» **Source excerpt**:
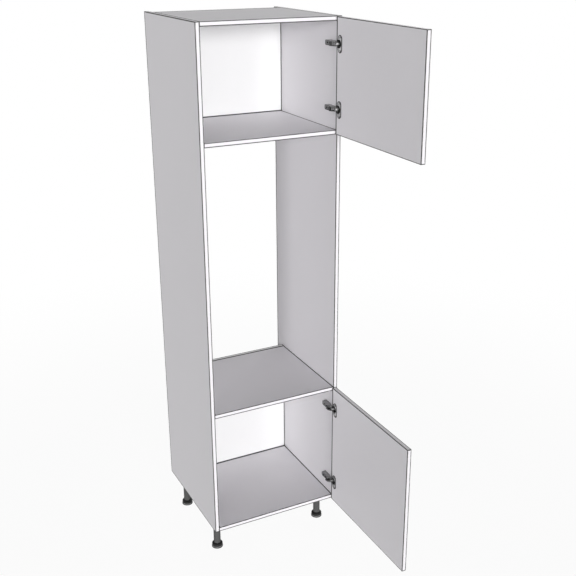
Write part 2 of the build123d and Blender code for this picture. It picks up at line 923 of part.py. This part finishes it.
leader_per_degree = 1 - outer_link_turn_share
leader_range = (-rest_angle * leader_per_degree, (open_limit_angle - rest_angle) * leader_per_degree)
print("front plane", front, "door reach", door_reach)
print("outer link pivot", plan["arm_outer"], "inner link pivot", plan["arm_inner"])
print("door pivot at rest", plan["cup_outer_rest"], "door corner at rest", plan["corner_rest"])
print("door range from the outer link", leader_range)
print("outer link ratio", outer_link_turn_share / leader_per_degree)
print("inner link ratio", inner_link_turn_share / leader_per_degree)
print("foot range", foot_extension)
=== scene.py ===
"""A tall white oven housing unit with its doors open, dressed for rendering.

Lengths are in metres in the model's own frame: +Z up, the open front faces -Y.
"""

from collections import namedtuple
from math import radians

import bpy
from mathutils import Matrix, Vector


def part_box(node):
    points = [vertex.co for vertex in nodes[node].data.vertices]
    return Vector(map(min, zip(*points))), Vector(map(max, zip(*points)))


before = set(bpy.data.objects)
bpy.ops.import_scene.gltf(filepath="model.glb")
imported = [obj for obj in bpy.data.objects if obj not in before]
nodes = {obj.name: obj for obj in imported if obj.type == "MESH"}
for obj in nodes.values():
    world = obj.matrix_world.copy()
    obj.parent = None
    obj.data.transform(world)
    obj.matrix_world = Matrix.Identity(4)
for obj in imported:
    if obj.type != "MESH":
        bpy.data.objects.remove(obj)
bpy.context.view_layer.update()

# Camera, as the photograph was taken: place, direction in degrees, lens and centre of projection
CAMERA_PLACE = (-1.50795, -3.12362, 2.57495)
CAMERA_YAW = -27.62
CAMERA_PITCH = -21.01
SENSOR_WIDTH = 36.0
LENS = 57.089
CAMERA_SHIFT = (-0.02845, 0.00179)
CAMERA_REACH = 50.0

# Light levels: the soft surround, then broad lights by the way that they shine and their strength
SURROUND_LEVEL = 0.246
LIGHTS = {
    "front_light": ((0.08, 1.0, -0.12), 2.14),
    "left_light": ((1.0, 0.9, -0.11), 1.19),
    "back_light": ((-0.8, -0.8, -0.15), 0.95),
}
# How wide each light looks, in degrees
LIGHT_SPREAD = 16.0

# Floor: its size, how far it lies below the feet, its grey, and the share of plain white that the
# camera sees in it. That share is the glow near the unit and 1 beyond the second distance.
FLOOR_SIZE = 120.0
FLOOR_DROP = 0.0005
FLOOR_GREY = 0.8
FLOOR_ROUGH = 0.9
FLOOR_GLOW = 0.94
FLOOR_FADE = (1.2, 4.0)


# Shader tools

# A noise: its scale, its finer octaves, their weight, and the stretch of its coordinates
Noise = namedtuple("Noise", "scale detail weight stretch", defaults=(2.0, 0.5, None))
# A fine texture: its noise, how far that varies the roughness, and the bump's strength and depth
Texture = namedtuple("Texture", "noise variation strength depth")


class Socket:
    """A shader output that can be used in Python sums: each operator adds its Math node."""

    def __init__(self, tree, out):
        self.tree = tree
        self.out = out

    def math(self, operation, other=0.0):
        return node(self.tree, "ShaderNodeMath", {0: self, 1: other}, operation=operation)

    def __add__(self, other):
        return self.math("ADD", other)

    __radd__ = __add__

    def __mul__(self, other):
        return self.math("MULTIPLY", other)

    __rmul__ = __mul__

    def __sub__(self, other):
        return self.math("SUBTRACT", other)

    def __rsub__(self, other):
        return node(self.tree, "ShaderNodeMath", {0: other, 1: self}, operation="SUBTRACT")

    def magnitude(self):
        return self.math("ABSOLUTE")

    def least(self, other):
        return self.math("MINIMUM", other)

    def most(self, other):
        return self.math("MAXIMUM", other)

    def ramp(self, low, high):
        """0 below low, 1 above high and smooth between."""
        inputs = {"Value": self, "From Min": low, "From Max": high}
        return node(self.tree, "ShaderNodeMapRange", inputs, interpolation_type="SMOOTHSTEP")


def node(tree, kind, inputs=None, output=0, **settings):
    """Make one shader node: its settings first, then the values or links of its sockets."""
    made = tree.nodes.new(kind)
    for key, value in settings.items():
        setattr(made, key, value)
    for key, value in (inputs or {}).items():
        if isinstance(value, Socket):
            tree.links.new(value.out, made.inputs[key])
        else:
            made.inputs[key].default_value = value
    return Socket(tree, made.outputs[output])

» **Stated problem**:
Retype exactly what runs from the line containing "range from the" through the line containing "bpy.context.view_layer.update()", both lines included, and stop there.

» **Answer to the task**:
print("door range from the outer link", leader_range)
print("outer link ratio", outer_link_turn_share / leader_per_degree)
print("inner link ratio", inner_link_turn_share / leader_per_degree)
print("foot range", foot_extension)
=== scene.py ===
"""A tall white oven housing unit with its doors open, dressed for rendering.

Lengths are in metres in the model's own frame: +Z up, the open front faces -Y.
"""

from collections import namedtuple
from math import radians

import bpy
from mathutils import Matrix, Vector


def part_box(node):
    points = [vertex.co for vertex in nodes[node].data.vertices]
    return Vector(map(min, zip(*points))), Vector(map(max, zip(*points)))


before = set(bpy.data.objects)
bpy.ops.import_scene.gltf(filepath="model.glb")
imported = [obj for obj in bpy.data.objects if obj not in before]
nodes = {obj.name: obj for obj in imported if obj.type == "MESH"}
for obj in nodes.values():
    world = obj.matrix_world.copy()
    obj.parent = None
    obj.data.transform(world)
    obj.matrix_world = Matrix.Identity(4)
for obj in imported:
    if obj.type != "MESH":
        bpy.data.objects.remove(obj)
bpy.context.view_layer.update()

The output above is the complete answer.